** Problem description **
Reproduce precisely the lines of the listing below, starting with the line that contains "points = [vertex.co" and stopping after the line that contains "return group, given.outputs, result.inputs"; include nothing else.

** Rows **
+ + + + + + +
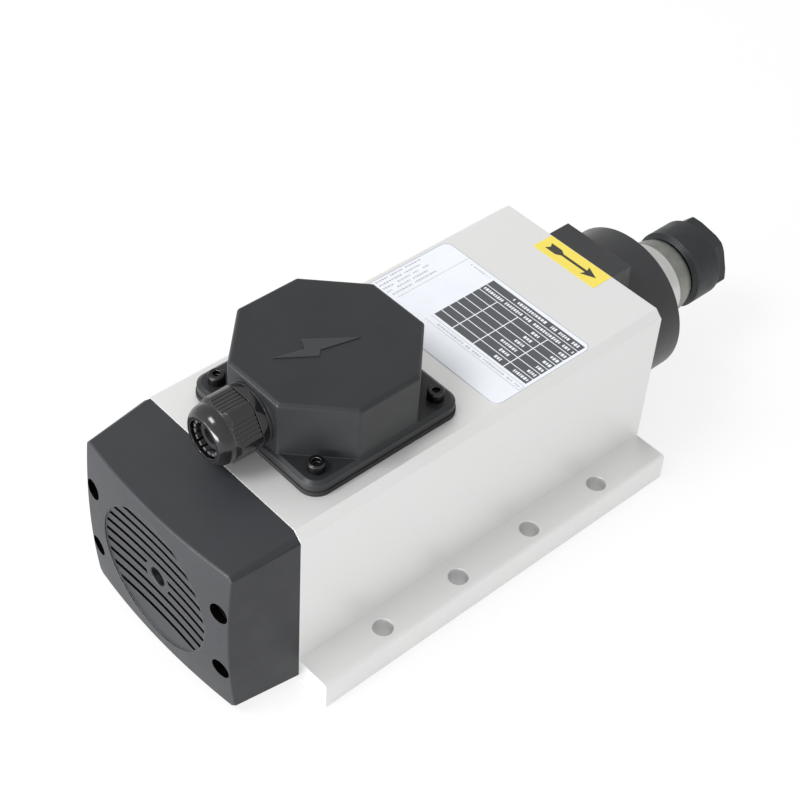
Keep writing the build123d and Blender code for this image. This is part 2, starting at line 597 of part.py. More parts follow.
+ + + + + + +
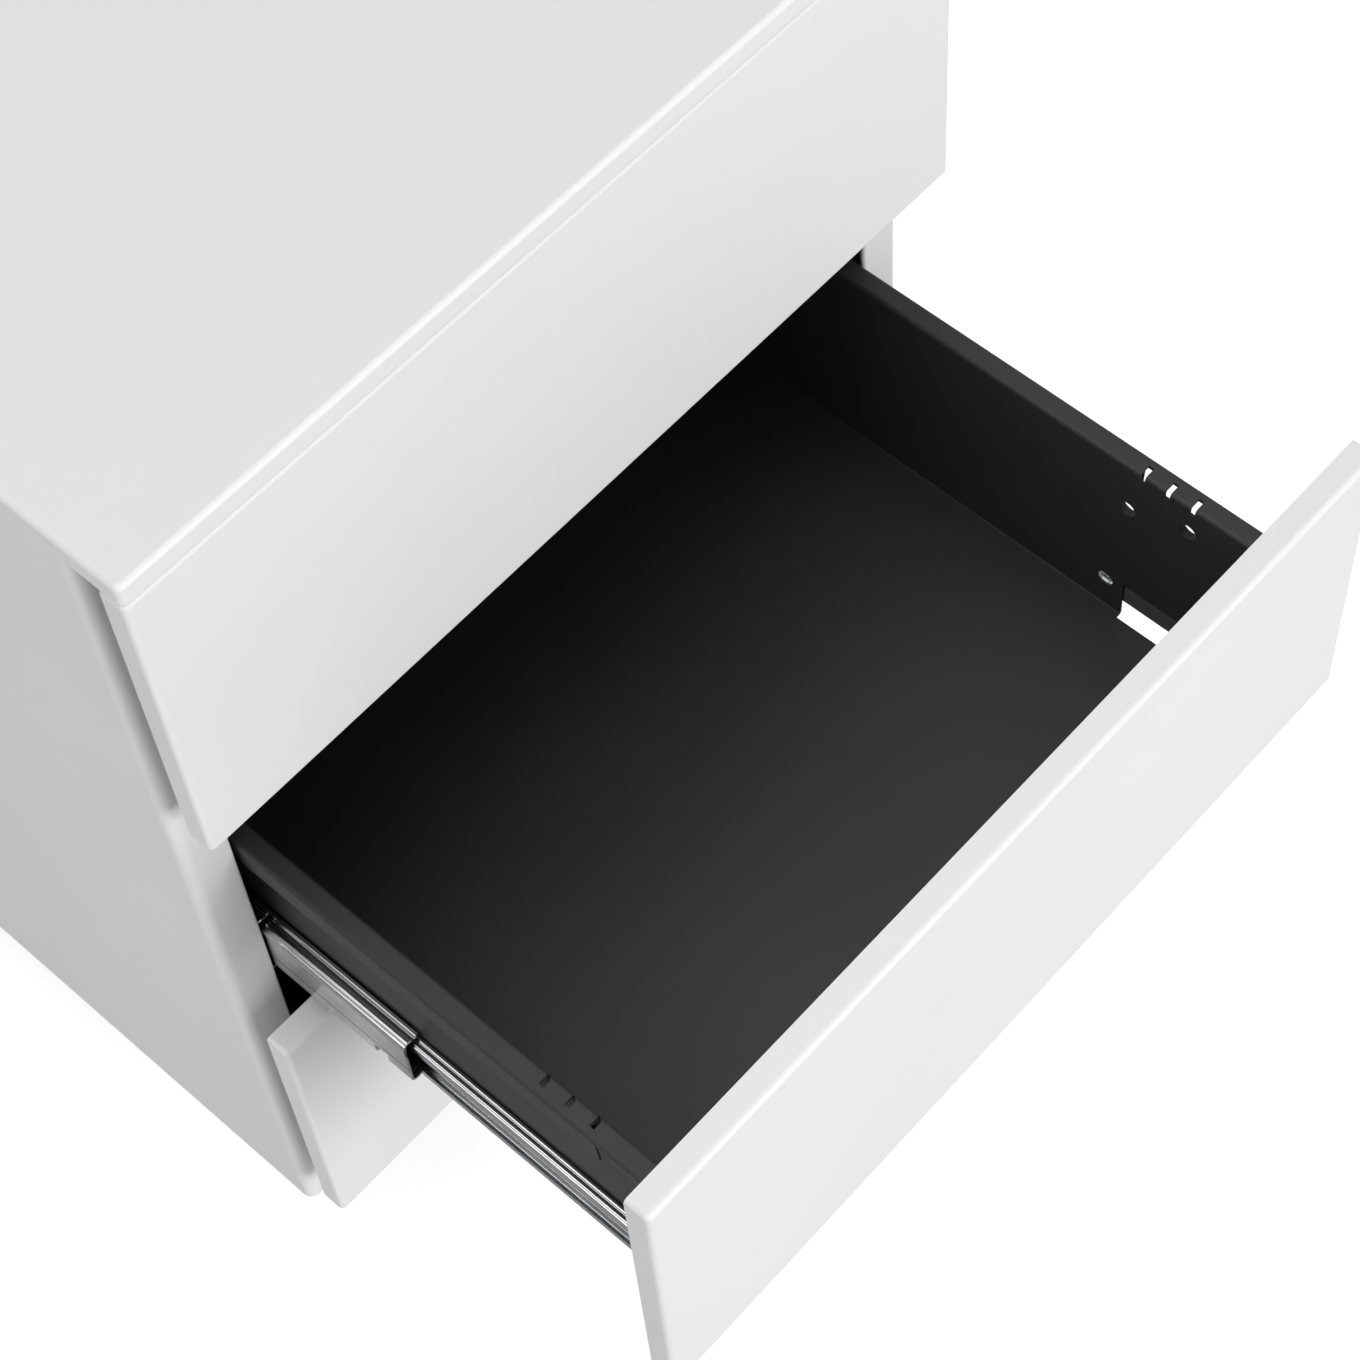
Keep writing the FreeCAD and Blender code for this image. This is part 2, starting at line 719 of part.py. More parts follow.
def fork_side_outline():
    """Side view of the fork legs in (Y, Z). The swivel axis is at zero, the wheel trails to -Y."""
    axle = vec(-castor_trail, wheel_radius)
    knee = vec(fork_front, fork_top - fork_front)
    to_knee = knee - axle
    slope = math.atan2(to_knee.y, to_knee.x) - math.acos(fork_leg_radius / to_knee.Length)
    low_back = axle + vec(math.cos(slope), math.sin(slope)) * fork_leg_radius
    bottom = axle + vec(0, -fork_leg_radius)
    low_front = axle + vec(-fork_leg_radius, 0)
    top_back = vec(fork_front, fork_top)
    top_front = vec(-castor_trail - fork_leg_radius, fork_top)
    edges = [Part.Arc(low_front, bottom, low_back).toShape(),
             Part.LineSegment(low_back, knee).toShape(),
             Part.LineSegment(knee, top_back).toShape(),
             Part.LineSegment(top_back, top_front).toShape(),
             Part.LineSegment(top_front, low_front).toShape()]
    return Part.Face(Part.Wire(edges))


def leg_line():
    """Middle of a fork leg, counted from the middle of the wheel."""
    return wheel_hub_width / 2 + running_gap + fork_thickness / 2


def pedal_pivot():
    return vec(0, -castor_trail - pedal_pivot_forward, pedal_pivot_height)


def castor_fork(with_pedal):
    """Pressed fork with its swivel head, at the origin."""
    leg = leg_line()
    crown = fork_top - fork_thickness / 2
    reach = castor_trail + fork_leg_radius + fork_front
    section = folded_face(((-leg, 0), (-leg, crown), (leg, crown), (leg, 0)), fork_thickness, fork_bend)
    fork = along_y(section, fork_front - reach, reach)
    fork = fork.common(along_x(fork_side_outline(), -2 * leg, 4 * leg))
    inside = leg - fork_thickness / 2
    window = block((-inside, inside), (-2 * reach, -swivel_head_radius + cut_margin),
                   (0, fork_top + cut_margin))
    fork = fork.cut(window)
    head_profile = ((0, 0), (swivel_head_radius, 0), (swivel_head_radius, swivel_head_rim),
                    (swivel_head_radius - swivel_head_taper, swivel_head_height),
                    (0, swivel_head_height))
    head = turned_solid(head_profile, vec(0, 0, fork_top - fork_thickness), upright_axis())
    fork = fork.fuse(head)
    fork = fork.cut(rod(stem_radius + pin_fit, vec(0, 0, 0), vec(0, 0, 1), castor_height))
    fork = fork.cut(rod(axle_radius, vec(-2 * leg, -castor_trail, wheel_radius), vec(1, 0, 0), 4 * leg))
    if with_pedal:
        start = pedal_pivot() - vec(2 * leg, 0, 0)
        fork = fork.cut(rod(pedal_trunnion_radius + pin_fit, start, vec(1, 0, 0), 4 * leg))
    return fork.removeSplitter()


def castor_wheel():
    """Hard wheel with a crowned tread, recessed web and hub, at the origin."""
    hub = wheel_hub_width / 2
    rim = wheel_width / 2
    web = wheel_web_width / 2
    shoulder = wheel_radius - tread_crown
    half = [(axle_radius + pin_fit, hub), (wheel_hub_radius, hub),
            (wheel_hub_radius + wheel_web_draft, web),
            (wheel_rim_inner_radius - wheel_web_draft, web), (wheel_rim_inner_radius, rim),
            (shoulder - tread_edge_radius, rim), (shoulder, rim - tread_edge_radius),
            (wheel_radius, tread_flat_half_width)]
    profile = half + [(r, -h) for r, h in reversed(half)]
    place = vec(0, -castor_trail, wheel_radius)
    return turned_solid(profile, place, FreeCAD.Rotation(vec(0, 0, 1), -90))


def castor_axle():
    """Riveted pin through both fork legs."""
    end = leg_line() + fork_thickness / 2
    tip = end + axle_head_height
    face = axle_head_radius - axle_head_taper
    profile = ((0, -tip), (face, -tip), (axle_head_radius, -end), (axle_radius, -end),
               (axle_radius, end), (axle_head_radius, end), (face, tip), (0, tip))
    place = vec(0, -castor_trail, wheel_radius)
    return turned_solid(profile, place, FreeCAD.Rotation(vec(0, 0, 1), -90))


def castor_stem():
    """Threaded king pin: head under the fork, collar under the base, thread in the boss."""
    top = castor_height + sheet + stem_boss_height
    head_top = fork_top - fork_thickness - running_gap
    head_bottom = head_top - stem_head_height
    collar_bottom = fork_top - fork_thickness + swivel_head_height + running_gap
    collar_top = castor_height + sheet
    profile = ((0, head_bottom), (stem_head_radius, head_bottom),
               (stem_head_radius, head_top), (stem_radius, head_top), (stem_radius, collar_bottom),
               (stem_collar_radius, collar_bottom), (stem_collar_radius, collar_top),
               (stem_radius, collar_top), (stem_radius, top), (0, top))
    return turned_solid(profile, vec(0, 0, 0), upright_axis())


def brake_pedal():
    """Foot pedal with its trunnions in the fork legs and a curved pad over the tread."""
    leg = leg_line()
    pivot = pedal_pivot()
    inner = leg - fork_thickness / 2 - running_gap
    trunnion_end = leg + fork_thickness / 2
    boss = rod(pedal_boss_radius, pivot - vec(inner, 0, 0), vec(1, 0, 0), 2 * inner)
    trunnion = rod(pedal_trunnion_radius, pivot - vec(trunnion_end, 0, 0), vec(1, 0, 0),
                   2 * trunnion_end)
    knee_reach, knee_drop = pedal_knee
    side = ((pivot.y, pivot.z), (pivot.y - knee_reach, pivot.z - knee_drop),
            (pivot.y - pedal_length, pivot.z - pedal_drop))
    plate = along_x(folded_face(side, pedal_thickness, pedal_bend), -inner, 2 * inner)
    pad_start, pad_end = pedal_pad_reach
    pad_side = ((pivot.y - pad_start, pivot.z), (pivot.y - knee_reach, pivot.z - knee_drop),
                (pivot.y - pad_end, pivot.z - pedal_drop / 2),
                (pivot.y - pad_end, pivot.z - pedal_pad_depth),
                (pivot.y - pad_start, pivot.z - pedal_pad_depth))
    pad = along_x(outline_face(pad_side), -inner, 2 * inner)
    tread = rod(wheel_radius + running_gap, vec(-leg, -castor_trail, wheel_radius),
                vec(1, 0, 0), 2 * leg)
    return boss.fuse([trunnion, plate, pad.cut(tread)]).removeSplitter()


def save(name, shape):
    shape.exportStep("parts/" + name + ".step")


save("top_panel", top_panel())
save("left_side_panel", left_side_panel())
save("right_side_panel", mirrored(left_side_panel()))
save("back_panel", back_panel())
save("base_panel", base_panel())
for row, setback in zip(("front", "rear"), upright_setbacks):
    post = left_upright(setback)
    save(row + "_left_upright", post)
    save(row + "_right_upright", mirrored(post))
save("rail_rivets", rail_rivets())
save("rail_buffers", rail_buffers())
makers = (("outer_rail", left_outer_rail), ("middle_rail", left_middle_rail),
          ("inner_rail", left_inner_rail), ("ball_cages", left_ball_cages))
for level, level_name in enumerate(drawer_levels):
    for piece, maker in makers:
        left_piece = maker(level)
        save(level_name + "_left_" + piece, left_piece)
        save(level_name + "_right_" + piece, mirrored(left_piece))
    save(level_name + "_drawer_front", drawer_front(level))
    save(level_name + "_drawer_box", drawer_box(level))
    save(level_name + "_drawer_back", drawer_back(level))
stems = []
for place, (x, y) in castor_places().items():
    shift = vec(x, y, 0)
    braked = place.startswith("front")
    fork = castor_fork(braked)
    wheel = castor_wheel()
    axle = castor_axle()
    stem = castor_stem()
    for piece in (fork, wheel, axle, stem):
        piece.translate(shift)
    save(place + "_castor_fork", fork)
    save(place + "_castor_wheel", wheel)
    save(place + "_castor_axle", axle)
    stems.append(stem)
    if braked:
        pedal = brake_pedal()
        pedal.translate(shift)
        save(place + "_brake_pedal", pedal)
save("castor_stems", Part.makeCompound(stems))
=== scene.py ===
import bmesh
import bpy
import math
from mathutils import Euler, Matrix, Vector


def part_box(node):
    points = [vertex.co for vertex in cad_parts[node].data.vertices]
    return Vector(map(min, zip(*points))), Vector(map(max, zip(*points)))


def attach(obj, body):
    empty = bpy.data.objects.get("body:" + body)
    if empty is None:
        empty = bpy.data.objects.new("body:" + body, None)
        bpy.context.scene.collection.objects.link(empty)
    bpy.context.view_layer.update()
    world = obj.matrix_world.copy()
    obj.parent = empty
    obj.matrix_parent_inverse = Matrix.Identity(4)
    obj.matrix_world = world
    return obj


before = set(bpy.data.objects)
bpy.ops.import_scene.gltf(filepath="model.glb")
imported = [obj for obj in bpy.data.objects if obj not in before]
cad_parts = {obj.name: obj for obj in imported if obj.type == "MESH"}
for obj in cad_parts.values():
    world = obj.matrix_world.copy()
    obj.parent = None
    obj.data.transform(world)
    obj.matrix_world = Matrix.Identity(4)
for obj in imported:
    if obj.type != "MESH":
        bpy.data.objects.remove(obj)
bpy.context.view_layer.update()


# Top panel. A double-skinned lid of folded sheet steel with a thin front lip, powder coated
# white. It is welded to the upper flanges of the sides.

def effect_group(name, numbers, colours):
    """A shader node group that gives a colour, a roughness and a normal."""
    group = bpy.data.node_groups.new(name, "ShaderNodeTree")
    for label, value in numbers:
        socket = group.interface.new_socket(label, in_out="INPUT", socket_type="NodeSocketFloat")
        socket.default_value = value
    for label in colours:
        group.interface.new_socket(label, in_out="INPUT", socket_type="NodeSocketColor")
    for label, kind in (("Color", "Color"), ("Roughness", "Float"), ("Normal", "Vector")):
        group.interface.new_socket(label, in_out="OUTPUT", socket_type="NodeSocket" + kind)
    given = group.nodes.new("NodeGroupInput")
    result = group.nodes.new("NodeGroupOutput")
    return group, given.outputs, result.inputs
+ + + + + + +
** Exercise response **
    points = [vertex.co for vertex in cad_parts[node].data.vertices]
    return Vector(map(min, zip(*points))), Vector(map(max, zip(*points)))


def attach(obj, body):
    empty = bpy.data.objects.get("body:" + body)
    if empty is None:
        empty = bpy.data.objects.new("body:" + body, None)
        bpy.context.scene.collection.objects.link(empty)
    bpy.context.view_layer.update()
    world = obj.matrix_world.copy()
    obj.parent = empty
    obj.matrix_parent_inverse = Matrix.Identity(4)
    obj.matrix_world = world
    return obj


before = set(bpy.data.objects)
bpy.ops.import_scene.gltf(filepath="model.glb")
imported = [obj for obj in bpy.data.objects if obj not in before]
cad_parts = {obj.name: obj for obj in imported if obj.type == "MESH"}
for obj in cad_parts.values():
    world = obj.matrix_world.copy()
    obj.parent = None
    obj.data.transform(world)
    obj.matrix_world = Matrix.Identity(4)
for obj in imported:
    if obj.type != "MESH":
        bpy.data.objects.remove(obj)
bpy.context.view_layer.update()


# Top panel. A double-skinned lid of folded sheet steel with a thin front lip, powder coated
# white. It is welded to the upper flanges of the sides.

def effect_group(name, numbers, colours):
    """A shader node group that gives a colour, a roughness and a normal."""
    group = bpy.data.node_groups.new(name, "ShaderNodeTree")
    for label, value in numbers:
        socket = group.interface.new_socket(label, in_out="INPUT", socket_type="NodeSocketFloat")
        socket.default_value = value
    for label in colours:
        group.interface.new_socket(label, in_out="INPUT", socket_type="NodeSocketColor")
    for label, kind in (("Color", "Color"), ("Roughness", "Float"), ("Normal", "Vector")):
        group.interface.new_socket(label, in_out="OUTPUT", socket_type="NodeSocket" + kind)
    given = group.nodes.new("NodeGroupInput")
    result = group.nodes.new("NodeGroupOutput")
    return group, given.outputs, result.inputs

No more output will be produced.